El homenaje a la ciudad de Los Ángeles, la nostalgia por un Hollywood desaparecido confluyen en la historia de una pareja, él pianista, ella actriz, que buscan su momento emergente mientras comparten sueños y certezas.

Desde su súbito y desbordante arranque, la conversión de un atasco en una coreografía luminosa y contagiosa que alumbra el otro lado de la vida, hasta el maravilloso y delicioso homenaje a Rebelde sin causa, pasando por esa locura rodada en travelling desde el interior de una piscina, La La Land traza un pentagrama de celebración y olvido, de evocación y desamor.

Chazelle, cuyo verdadero número musical radica en darle forma a los sentimientos, rompe a su antojo los muros de lo real, las duras fachadas de la desilusión, e invita a bailar sobre esa cuerda floja y tensa que tendemos entre nosotros y el mundo.

Emoción y belleza para contar una hermosa historia de amor y veneno.
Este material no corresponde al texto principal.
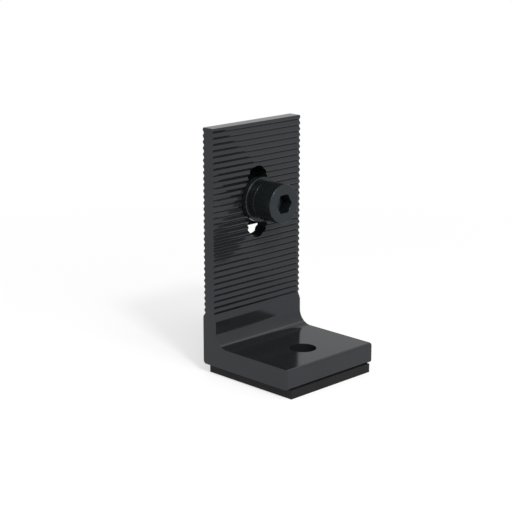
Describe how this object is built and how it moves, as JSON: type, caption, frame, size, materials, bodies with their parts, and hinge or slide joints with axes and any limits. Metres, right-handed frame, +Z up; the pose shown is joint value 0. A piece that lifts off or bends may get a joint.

Una obra lúcida, deslumbrante en ocasiones, elegante, melancólica, vitalista y profundamente amarga. Déjense llevar. Sus pies se lo agradecerán, su capacidad para el asombro se habrá despertado y su mirada donde se citan cine y vida quedará renovada. Apenas dos pasitos y tendrán la sensación de haber dado la espalda fugazmente a la muerte. Antes de que se enciendan las luces y suene un móvil.